# Secret Box for my wife



## Wildthings (Mar 27, 2021)

And like @KingBowzer I finally finished up and got some pictures of the latest box I made. My wife immediately claimed it and of course I explained that I had made it for her. Box body made from @FranklinWorkshops curly maple, lid made from quilted BLM from @Mike1950 and walnut trim and tray from @Eric Rorabaugh. Green flocking applied to tray interior and the top bottom. 1/4" walnut dowels for splines @ 45°

Reactions: Like 4 | EyeCandy! 7 | Agree 1 | Way Cool 8 | +Karma 1


----------



## Arn213 (Mar 27, 2021)

Wow Barry- really well executed design, craftsmanship and consistent selection of quality of material- she is going to love it! The other really cool part is the wood elements came from the fine members here at WB.

Reactions: Like 2 | Agree 2 | Great Post 1


----------



## Eric Rorabaugh (Mar 27, 2021)

Very nice box! You made the right call telling her you made it for her. Even though I know you were sending it to me.

Reactions: Like 1 | Funny 6


----------



## DLJeffs (Mar 27, 2021)

I'm impressed. Beautiful box.

Reactions: Thank You! 1


----------



## trc65 (Mar 27, 2021)

Great looking , elegant box! Love the colors/woods you chose.

Reactions: Thank You! 1


----------



## Mike1950 (Mar 27, 2021)

Very Nice

Reactions: Thank You! 1


----------



## Karl_TN (Mar 27, 2021)

Your wife will be excited to get this box because it’s both nicely done and hand made by you. Great job.

Reactions: Thank You! 1


----------



## Wildthings (Mar 27, 2021)

Why may you ask is it "Secret" and why may you ask I said that I flocked the "top" bottom ---- watch til the end

Reactions: Way Cool 12


----------



## Don Ratcliff (Mar 28, 2021)

That's friggin awesome

Reactions: Agree 3


----------



## woodtickgreg (Mar 28, 2021)

That's very cool


----------



## Nature Man (Mar 28, 2021)

Precision craftsmanship! Beautiful wood! Heirloom! Chuck


----------



## DLJeffs (Mar 28, 2021)

Wildthings said:


> Why may you ask is it "Secret" and why may you ask I said that I flocked the "top" bottom ---- watch til the end


Now you're just showing off!

Reactions: Thank You! 1 | Agree 3 | Funny 1 | Way Cool 1


----------



## Don Ratcliff (Mar 28, 2021)

It would be cooler if it had a wood chain drive system

Reactions: Funny 4


----------



## Wildthings (Mar 28, 2021)

Don Ratcliff said:


> It would be cooler if it had a wood chain drive system


I agree but I ain't no minni @Kenbo

Reactions: Agree 1 | Funny 3


----------



## 2feathers Creative Making (Mar 28, 2021)

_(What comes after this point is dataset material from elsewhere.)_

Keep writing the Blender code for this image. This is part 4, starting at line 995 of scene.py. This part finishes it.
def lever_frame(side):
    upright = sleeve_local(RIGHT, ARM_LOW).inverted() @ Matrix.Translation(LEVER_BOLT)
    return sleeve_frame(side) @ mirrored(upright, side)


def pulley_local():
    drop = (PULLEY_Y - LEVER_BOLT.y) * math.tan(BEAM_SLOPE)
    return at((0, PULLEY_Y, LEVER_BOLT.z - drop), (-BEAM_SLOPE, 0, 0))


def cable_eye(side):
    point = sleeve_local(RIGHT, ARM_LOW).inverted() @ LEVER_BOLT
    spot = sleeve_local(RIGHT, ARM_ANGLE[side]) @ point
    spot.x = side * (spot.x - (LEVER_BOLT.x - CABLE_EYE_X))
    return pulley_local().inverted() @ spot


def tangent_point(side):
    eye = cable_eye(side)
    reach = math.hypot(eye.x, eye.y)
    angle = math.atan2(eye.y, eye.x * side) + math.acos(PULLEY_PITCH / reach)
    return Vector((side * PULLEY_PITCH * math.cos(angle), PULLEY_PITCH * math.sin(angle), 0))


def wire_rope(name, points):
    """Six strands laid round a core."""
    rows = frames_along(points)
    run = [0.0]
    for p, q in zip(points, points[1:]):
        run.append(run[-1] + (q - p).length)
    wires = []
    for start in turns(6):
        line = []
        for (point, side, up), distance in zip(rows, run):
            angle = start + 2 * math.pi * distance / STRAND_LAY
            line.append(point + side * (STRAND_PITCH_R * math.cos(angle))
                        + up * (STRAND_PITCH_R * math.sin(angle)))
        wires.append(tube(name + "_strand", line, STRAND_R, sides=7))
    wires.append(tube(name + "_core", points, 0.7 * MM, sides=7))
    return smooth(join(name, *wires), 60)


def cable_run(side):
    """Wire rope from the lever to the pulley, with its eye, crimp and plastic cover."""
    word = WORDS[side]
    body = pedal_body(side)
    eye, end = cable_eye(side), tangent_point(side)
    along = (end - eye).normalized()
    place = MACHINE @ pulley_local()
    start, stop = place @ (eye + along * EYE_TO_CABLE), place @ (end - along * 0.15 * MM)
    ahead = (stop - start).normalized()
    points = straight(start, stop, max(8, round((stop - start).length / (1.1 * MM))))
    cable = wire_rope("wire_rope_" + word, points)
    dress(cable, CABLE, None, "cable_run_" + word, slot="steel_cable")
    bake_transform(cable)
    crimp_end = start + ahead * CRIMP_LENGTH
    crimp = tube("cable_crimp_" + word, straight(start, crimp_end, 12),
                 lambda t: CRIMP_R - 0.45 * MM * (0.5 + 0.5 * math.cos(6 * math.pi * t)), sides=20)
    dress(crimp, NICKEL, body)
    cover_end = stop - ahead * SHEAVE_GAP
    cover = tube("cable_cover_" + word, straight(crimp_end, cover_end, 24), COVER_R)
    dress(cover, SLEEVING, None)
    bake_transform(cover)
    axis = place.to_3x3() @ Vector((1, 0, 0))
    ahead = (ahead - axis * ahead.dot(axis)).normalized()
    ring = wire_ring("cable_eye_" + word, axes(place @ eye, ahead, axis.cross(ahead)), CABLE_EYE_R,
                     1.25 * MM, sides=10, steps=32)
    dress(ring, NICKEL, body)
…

Nice! Spring in the bottom wood or metal?


----------



## Don Ratcliff (Mar 28, 2021)

Wildthings said:


> I agree but I ain't no minni @Kenbo


Ouch

Reactions: Funny 1


----------



## Wildthings (Mar 28, 2021)

2feathers Creative Making said:


> Nice! Spring in the bottom wood or metal?


Spring epoxied in. I gotta reapply the stain on the hidden compartment

Reactions: Like 1


----------



## Alan R McDaniel Jr (Mar 28, 2021)

That's outstanding Barry. I'm inspired!

Alan

Reactions: Thank You! 1


----------



## Tony (Mar 28, 2021)

Beautiful box Barry, glad to see you working wood for a change!

Reactions: Thank You! 1 | Funny 2


----------



## Don Ratcliff (Mar 28, 2021)

Tony said:


> Beautiful box Barry, glad to see you working wood for a change!


Now that he's a mini me there's more pep in his step if you haven't noticed. Now for you my tiny Hawaiian brother, go clean your shop.

Reactions: Funny 3


----------



## FranklinWorkshops (Mar 28, 2021)

Now that is a nice chest!!! Great secret compartment idea and execution. She is loving it, I'm sure.

Reactions: Thank You! 1


----------



## Mike Hill (Mar 29, 2021)

Such sweetness! So well executed!

Reactions: Thank You! 1


----------



## sprucegum (Mar 29, 2021)

Had a tough time choosing a rating . Thought it was eye candy until you showed the hidden compartment. Then I thought it was way cool. Need a way cool eye candy button.

Reactions: Like 1


----------



## JR Parks (Apr 1, 2021)

Great box Barry. Love the secret

Reactions: Thank You! 1


----------



## Gdurfey (Apr 1, 2021)

Wow Barry, impressive. Cant wait to see the next project!!!

Reactions: Thank You! 1


----------



## ironman123 (Apr 3, 2021)

Great job on that box Barry.

Reactions: Thank You! 1


----------